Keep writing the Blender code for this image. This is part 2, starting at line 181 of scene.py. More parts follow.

--

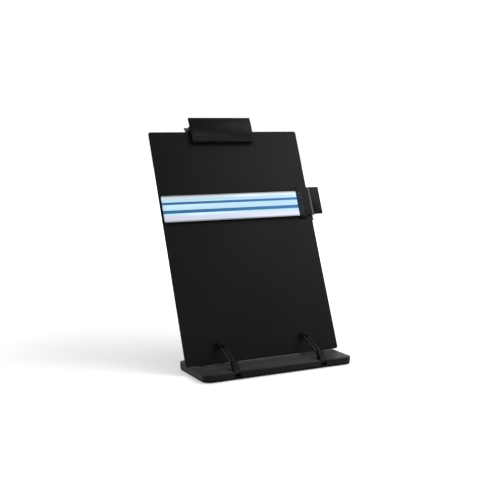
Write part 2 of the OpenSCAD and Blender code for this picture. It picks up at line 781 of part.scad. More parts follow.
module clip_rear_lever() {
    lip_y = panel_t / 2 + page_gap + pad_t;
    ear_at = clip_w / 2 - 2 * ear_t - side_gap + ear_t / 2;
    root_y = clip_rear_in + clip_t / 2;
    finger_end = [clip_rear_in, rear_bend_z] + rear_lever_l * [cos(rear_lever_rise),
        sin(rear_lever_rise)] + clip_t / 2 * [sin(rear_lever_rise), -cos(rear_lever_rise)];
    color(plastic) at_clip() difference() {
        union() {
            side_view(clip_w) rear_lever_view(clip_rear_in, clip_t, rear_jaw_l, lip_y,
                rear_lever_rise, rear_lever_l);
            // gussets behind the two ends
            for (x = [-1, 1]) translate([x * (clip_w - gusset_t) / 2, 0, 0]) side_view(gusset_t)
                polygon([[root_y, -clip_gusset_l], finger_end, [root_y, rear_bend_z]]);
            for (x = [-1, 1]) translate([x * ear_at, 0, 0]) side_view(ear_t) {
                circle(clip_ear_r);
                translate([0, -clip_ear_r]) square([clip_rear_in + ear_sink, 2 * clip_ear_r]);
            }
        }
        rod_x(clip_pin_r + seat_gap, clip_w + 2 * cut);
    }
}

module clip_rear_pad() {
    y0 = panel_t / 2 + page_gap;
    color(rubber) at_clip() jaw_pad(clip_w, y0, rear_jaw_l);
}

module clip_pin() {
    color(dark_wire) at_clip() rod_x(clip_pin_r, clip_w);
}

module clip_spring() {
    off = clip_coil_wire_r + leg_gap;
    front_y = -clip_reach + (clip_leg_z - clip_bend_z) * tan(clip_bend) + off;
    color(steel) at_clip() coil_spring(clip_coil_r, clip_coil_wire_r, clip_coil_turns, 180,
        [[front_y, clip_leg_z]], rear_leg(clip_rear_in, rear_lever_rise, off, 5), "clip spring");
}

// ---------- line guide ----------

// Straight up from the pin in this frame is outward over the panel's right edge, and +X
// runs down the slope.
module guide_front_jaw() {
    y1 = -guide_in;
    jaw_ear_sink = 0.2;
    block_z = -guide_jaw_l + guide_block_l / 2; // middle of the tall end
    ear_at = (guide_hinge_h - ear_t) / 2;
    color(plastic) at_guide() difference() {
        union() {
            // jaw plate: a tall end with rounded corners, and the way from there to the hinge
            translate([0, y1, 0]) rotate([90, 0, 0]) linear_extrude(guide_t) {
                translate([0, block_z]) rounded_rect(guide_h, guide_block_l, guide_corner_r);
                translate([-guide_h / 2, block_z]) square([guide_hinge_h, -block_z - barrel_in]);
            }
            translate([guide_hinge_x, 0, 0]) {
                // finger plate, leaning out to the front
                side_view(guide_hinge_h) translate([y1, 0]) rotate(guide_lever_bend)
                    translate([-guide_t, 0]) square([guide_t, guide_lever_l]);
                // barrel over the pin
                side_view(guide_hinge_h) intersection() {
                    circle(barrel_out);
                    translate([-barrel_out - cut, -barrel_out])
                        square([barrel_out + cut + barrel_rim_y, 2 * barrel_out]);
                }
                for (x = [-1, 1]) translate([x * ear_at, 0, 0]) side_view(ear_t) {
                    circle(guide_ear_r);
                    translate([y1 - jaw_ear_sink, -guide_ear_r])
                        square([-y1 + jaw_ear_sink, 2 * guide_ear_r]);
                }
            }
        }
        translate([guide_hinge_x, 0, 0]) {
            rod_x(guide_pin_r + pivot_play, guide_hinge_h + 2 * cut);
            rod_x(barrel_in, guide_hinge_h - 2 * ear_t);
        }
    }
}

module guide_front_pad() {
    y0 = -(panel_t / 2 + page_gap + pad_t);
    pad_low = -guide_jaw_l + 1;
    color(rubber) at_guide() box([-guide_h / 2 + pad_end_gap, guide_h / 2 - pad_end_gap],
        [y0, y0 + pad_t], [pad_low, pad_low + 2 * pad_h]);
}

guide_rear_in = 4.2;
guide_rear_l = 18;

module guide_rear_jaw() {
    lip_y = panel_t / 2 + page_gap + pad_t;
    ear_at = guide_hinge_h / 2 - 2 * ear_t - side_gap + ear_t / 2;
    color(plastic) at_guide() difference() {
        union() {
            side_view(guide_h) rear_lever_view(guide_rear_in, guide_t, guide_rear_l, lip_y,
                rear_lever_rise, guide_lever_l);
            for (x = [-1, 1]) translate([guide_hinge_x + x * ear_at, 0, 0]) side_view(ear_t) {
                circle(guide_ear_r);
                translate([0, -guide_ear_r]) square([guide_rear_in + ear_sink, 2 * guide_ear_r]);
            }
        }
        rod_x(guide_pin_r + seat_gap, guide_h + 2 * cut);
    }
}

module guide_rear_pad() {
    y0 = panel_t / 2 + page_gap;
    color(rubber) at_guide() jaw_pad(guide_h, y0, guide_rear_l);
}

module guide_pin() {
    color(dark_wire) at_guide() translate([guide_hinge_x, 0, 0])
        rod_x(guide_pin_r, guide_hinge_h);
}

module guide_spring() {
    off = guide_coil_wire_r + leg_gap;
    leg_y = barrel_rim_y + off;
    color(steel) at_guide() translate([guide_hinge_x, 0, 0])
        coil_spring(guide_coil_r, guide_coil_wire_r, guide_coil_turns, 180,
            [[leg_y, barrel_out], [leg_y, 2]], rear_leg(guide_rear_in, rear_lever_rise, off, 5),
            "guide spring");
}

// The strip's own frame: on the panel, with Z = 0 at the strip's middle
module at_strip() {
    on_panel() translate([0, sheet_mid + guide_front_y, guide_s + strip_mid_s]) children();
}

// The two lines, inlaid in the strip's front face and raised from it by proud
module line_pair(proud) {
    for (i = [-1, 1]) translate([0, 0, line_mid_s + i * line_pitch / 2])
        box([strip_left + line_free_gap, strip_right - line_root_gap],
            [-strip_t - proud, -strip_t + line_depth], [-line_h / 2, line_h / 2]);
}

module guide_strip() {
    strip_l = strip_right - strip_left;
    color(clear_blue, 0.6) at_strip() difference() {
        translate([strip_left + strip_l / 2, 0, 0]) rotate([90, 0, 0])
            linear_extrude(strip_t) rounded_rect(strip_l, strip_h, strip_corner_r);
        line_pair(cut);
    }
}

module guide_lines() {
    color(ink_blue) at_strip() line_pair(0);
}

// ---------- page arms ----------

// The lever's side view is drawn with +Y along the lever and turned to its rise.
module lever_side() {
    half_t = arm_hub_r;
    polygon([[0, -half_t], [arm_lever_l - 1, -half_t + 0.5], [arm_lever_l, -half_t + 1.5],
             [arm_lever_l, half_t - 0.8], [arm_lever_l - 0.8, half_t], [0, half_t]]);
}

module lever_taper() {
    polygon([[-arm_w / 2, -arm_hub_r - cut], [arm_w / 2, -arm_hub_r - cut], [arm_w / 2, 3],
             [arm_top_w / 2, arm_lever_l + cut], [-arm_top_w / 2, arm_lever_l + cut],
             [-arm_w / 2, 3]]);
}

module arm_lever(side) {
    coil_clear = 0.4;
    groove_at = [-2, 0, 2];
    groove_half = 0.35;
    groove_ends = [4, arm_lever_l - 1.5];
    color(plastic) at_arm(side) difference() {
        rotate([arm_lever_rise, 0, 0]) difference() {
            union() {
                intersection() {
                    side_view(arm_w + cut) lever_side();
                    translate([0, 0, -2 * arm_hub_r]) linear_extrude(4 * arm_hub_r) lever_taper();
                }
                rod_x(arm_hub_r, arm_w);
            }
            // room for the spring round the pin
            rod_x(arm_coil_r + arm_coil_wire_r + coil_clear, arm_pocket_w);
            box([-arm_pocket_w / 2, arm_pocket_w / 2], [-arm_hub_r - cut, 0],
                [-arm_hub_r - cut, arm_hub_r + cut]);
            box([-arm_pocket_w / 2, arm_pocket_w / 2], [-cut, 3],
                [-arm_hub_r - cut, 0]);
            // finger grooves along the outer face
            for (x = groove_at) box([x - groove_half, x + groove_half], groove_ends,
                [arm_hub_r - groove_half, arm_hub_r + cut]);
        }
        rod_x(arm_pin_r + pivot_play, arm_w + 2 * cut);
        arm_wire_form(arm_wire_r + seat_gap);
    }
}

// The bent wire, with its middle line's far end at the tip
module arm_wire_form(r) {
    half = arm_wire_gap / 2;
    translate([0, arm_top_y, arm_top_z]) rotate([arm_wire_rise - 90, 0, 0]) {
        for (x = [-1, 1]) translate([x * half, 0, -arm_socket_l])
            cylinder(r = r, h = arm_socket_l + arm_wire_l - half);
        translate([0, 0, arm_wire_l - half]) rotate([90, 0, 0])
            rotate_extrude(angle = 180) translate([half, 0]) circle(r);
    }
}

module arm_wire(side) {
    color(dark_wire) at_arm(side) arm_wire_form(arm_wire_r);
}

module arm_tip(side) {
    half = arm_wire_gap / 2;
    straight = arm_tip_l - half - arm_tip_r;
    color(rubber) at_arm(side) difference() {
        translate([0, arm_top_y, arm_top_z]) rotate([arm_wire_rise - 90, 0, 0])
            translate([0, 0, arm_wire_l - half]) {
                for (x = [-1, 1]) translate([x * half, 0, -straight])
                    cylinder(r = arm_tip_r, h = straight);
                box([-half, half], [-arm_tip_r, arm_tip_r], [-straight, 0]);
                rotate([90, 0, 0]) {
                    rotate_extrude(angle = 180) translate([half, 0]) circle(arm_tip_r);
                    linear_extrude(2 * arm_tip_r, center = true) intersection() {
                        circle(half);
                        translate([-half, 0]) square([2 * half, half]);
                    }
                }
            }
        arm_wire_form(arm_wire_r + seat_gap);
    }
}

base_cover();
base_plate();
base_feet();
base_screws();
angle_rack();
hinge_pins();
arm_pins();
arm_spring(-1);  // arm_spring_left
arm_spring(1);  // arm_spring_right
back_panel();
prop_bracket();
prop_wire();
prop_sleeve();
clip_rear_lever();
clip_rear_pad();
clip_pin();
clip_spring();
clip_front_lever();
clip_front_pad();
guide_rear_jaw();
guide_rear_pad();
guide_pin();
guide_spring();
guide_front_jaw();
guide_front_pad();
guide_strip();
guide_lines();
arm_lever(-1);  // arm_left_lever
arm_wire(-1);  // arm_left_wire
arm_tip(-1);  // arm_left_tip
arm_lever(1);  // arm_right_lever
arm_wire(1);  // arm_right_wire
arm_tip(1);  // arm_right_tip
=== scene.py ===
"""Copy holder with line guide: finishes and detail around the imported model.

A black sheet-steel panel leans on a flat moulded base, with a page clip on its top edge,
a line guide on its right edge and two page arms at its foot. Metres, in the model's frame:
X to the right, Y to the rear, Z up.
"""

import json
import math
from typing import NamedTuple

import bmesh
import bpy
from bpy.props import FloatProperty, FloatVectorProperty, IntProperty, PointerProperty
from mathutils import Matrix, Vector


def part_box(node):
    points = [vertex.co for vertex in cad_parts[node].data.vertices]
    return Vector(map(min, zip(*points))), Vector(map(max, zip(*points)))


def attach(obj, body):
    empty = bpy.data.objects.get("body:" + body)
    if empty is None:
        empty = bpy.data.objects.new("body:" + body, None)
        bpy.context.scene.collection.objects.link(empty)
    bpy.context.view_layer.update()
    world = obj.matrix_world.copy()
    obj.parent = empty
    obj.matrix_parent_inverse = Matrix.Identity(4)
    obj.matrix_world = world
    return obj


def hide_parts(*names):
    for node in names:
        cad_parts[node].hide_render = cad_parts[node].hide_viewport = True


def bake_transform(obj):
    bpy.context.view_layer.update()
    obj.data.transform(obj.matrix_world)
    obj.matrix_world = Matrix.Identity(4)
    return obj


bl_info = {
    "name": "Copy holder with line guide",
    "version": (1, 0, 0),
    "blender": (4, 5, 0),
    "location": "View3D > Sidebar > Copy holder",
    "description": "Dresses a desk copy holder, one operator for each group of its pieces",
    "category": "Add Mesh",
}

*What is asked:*
Copy exactly the lines from the line with "base_cover();" up to and including the line with "obj.matrix_world = Matrix.Identity(4)", and no other lines.

*Result of the exercise:*
base_cover();
base_plate();
base_feet();
base_screws();
angle_rack();
hinge_pins();
arm_pins();
arm_spring(-1);  // arm_spring_left
arm_spring(1);  // arm_spring_right
back_panel();
prop_bracket();
prop_wire();
prop_sleeve();
clip_rear_lever();
clip_rear_pad();
clip_pin();
clip_spring();
clip_front_lever();
clip_front_pad();
guide_rear_jaw();
guide_rear_pad();
guide_pin();
guide_spring();
guide_front_jaw();
guide_front_pad();
guide_strip();
guide_lines();
arm_lever(-1);  // arm_left_lever
arm_wire(-1);  // arm_left_wire
arm_tip(-1);  // arm_left_tip
arm_lever(1);  // arm_right_lever
arm_wire(1);  // arm_right_wire
arm_tip(1);  // arm_right_tip
=== scene.py ===
"""Copy holder with line guide: finishes and detail around the imported model.

A black sheet-steel panel leans on a flat moulded base, with a page clip on its top edge,
a line guide on its right edge and two page arms at its foot. Metres, in the model's frame:
X to the right, Y to the rear, Z up.
"""

import json
import math
from typing import NamedTuple

import bmesh
import bpy
from bpy.props import FloatProperty, FloatVectorProperty, IntProperty, PointerProperty
from mathutils import Matrix, Vector


def part_box(node):
    points = [vertex.co for vertex in cad_parts[node].data.vertices]
    return Vector(map(min, zip(*points))), Vector(map(max, zip(*points)))


def attach(obj, body):
    empty = bpy.data.objects.get("body:" + body)
    if empty is None:
        empty = bpy.data.objects.new("body:" + body, None)
        bpy.context.scene.collection.objects.link(empty)
    bpy.context.view_layer.update()
    world = obj.matrix_world.copy()
    obj.parent = empty
    obj.matrix_parent_inverse = Matrix.Identity(4)
    obj.matrix_world = world
    return obj


def hide_parts(*names):
    for node in names:
        cad_parts[node].hide_render = cad_parts[node].hide_viewport = True


def bake_transform(obj):
    bpy.context.view_layer.update()
    obj.data.transform(obj.matrix_world)
    obj.matrix_world = Matrix.Identity(4)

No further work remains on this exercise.